Locate the lines of the listing below that hold "part", then copy each of them.

-------- Available data

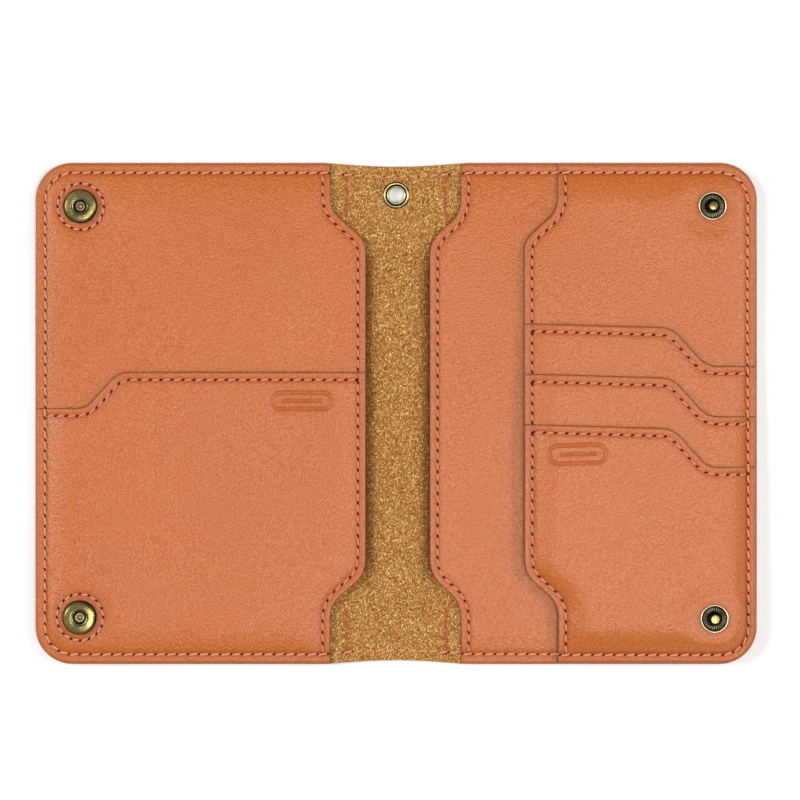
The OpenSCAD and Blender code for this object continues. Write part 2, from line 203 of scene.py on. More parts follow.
def offset(line, distance):
    """A line moved sideways, to the left of its own direction where distance is positive."""
    step = np.gradient(line, axis=0)
    step /= np.maximum(np.linalg.norm(step, axis=1, keepdims=True), 1e-9)
    return line + distance * np.stack([-step[:, 1], step[:, 0]], axis=1)


def resampled(line, spacing):
    """The line again with evenly spaced points."""
    along = np.concatenate([[0], np.cumsum(np.linalg.norm(np.diff(line, axis=0), axis=1))])
    at = np.linspace(0, along[-1], max(2, round(along[-1] / spacing) + 1))
    return np.stack([np.interp(at, along, line[:, k]) for k in range(2)], axis=1)


def clipped(line, low=-1e9, high=1e9):
    """The part of a line between two heights."""
    fine = resampled(line, 0.25)
    return fine[(fine[:, 1] >= low) & (fine[:, 1] <= high)]


# ---- seams ----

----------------

▸ **Response for this exercise**:
The OpenSCAD and Blender code for this object continues. Write part 2, from line 203 of scene.py on. More parts follow.
    """The part of a line between two heights."""